Martin Connaghan and Samantha Fitzpatrick, co-managers, Murray International Trust, a £1.6bn trust that looks to investing in a high conviction global portfolio built with the potential to grow capital and deliver a strong and rising income, said: “Macroeconomic conditions remain as unpredictable as ever.
“Although the Fed has finally acted on interest rates, there is still potential for disappointment in both the speed and scale of future cuts, especially with elevated geopolitical tensions that could sharply affect investor sentiment and impact the deflationary environment.
“Whilst a soft landing is the consensus base case, some market participants have raised the likelihood of a US recession following volatile labour reports over the past few months.
“Volatility is set to remain a feature of markets, given elevated geopolitical risk in the Middle East, combined with a tight US presidential race and data-dependent central banks – all of which provide opportunities for active investors.
“Our focus remains on individual stocks, ensuring the portfolio is well-diversified across regions and sectors, and resilient enough to preserve capital during periods of market weakness.”
Charles Luke, investment director, Murray Income Trust, a £1 billion investment trust aiming for high and growing income with capital growth, said: “We expect the sharp monetary policy tightening over the past 24 months to lead to a slowdown in global economic growth.
“The developed market easing cycle is now underway and as expected the US Federal Reserve began cutting interest rates in September, with the BoE and ECB both likely to deliver more rate cuts later in the year.
“The UK election result may help to reduce political uncertainty and boost investment. The UK’s fiscal space is very limited so Labour’s growth strategy depends on planning reform, industrial policy and close relations with the EU. Successful structural reform should help to boost the UK’s potential growth but there are significant execution risks.
“The portfolio is aligned to compelling long-term trends such as ageing populations, increasing wealth of middle classes, digital transformation and the energy transition. We invest in high quality companies capable of delivering appealing long-term earnings and dividend growth at a relatively modest aggregate valuation.
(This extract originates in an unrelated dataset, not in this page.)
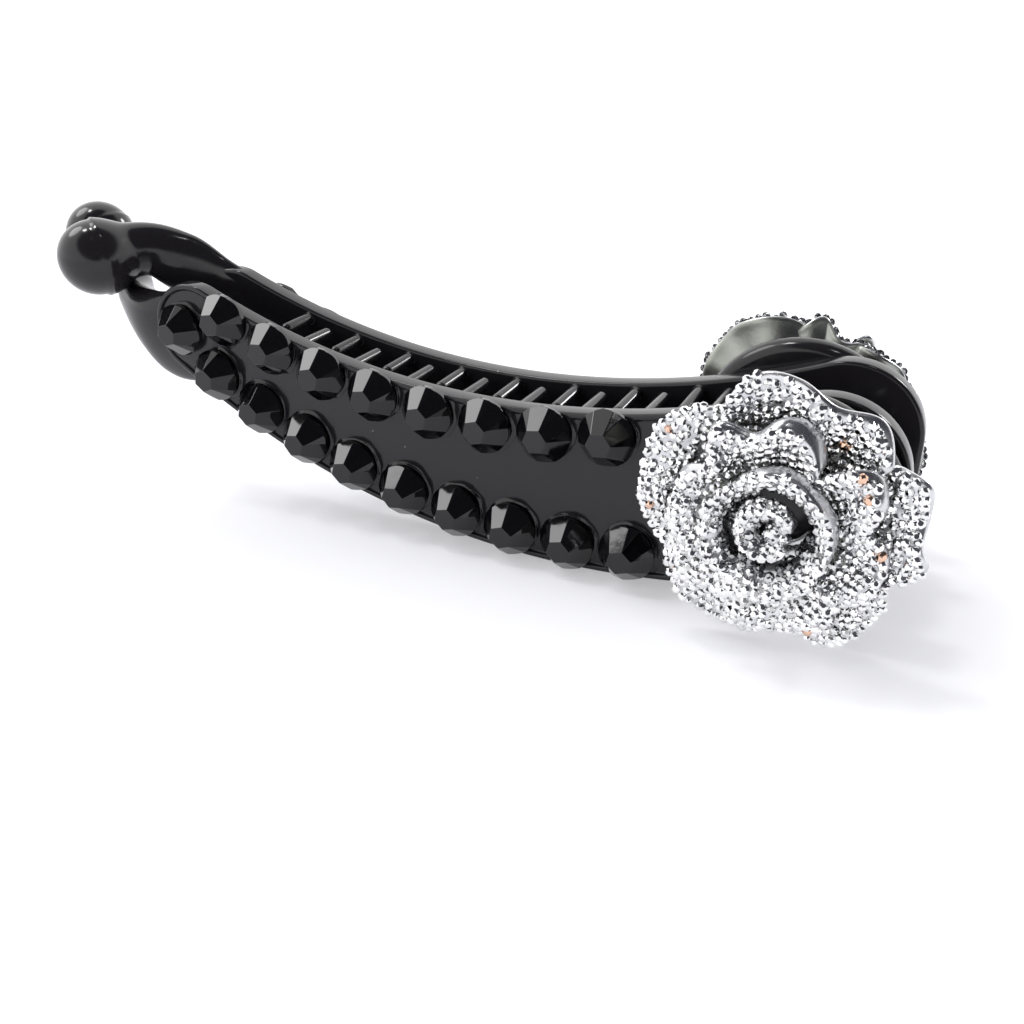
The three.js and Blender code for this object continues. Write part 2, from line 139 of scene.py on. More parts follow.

“These companies benefit from high returns on capital, pricing power, attractive margins and strong balance sheets. We also believe a focus on quality companies should provide earnings resilience and sustainability, and less volatility which are helpful in underpinning the portfolio’s income generation.”
Abby Glennie and Amanda Yeaman, investment managers of Abrdn UK Smaller Companies Growth Trust, a £420 million company that looks to achieve long term capital growth by investment in UK quoted smaller companies, said: “The last two months have been an unsettled period for global equities as investors have reacted to economic and political uncertainty – most notably the risk of slowing growth in the US and the forthcoming American presidential election.
“However, we continue to see a strong earnings growth outlook in the UK small- and mid-cap space, with healthy double-digit projections across the FTSE 250 far exceeding the forecasts for limited growth in the FTSE 100.
“Investor appetite for UK stocks remains healthy, though flows to the sector have eased after a small recovery from historic lows earlier in the year. We hope inflows will gather momentum as markets gain more confidence when macro events play out.
“Valuations remain attractive, especially in the face of the earnings growth forecast, and bid activity continues to play an important role in the UK market. Lastly, we reiterate our belief that the start of the rate-cutting cycle should be a further positive catalyst for smaller companies.”
Gabriel Sacks, portfolio manager, Abrdn Asia Focus, a £590 million company that holds a fundamental, high conviction portfolio of well-researched Asian small caps, said: “As we head into the final months of 2024, we have seen stocks across Asia rebound on the back of the Fed’s rate cut and China’s fresh stimulus.
“For now, China’s measures have largely been more supply side and monetary focused, and whether the sharp rally in mainland stocks is sustainable remains to be seen. The key will be whether the authorities follow through with fiscal measures aimed at boosting the demand side and reviving consumer sentiment and consumption.
“Other key areas of focus would include rising geopolitical risks in the Middle East, where Iran’s missile strike has increased the risk of a broader escalation, with direct conflict between Iran and Israel now more likely. Oil prices have spiked in response to the fragile and rapidly evolving situation, and we are monitoring developments closely.
“In the US, it remains a tight race between Donald Trump and Kamala Harris in the run-up to the November 5 presidential election, with the outcome bringing implications around trade, tariffs and foreign policy to Asia.
“Returning to Asia, India continues to be a bright spot given the positive macro backdrop. Valuations remain full, but we continue to see opportunities from a selective bottom-up approach in high quality companies benefitting from structural tailwinds.
“We are also positive about the longer-term outlook of the technology sector, albeit sentiment across the tech supply chain has weakened because of concerns over US recession risk and weakness in the smartphone and PC segments. Longer-term, we see structural growth in generative AI, which might mean a multi-year structural demand for data centre content and infrastructure upgrades, boding well for the advanced semiconductor sector.
“In terms of our portfolio, we have responded to market dislocations introducing and adding to names with greater near-term earnings visibility and steady cash flow generation, while actively reducing and exiting names where earnings are less visible. We maintain our conviction in our companies and their ability to navigate the various crosswinds buffeting markets, given their fundamental quality characteristics.
“Stepping back, we continue to believe that Asia remains home to some of the most resilient and dynamic companies in the world. The region continues to offer rich pickings, underpinned by long-term structural growth trends such as the rising middle classes, rapid adoption of emerging technologies and continued urbanisation, enabling bottom[1]up stock pickers like us to deliver sustainable returns over the long term.”